Lots of people asked me how WRTC-96 in SF compared to WRTC-90 in Seattle. All I can say is that it was different. Not better, not worse; just different. Seattle was a "first" and there can never be another "first". I think that maybe I got to know the other competitors better in Seattle, since there were fewer of them. Maybe it was the fascination with the USSR teams who were almost all visiting the U.S. for the first time. I dunno if the stations were any more equal in Seattle; probably not. There was more activity in WRTC-96, and the longer hours provided a few more interesting openings.

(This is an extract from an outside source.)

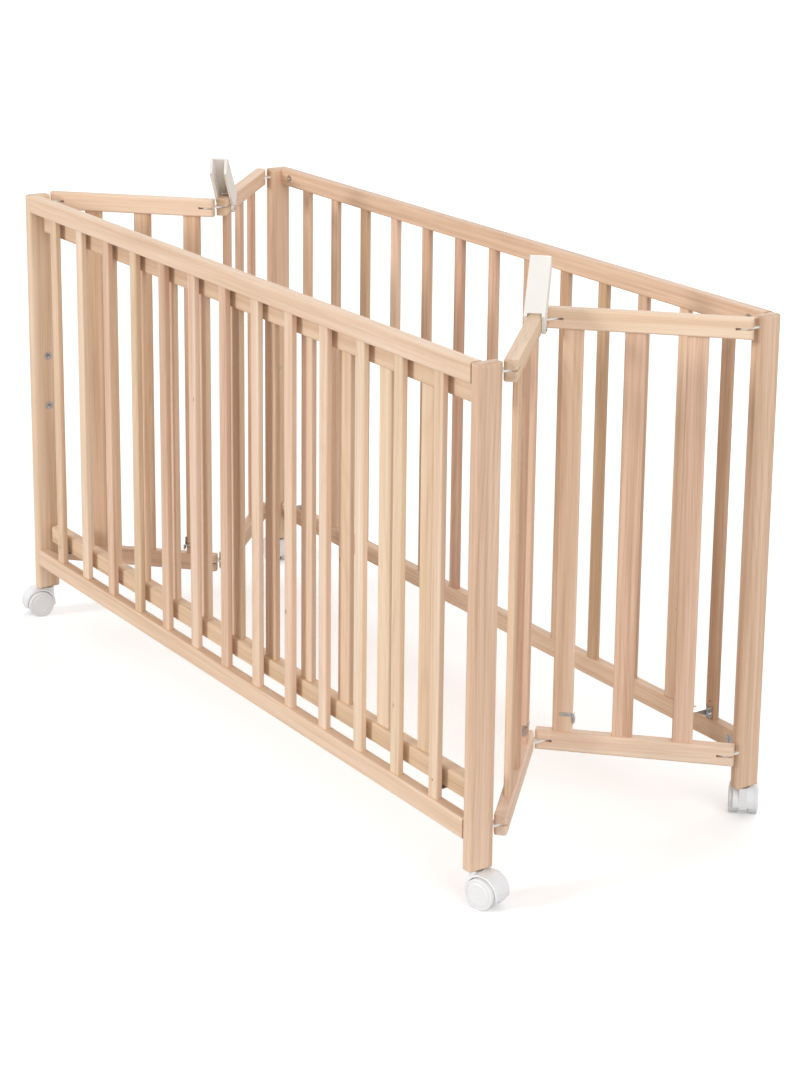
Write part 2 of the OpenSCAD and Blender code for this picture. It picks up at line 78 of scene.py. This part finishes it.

The whole event was just as much fun (results aside, of course!) as the first one.

Sure, it was a bit of a let-down after winning in 1990. But I look at it this way: I got to spend a whole week with over 100 of the best contesters in the world. We ate together, we drank together, we swam together, we laughed together. We rode the buses together. We compared lives together. We all got to operate a contest together, yet separately; a special contest set up just for us; to compete against each other, yet to share together. You guys out there who supported the event by working us were all a part of it. You'll all get nice cards and some of you will get awards for your efforts. The rates were great, and the memories will last a lifetime. Can't ask for a much better time than that.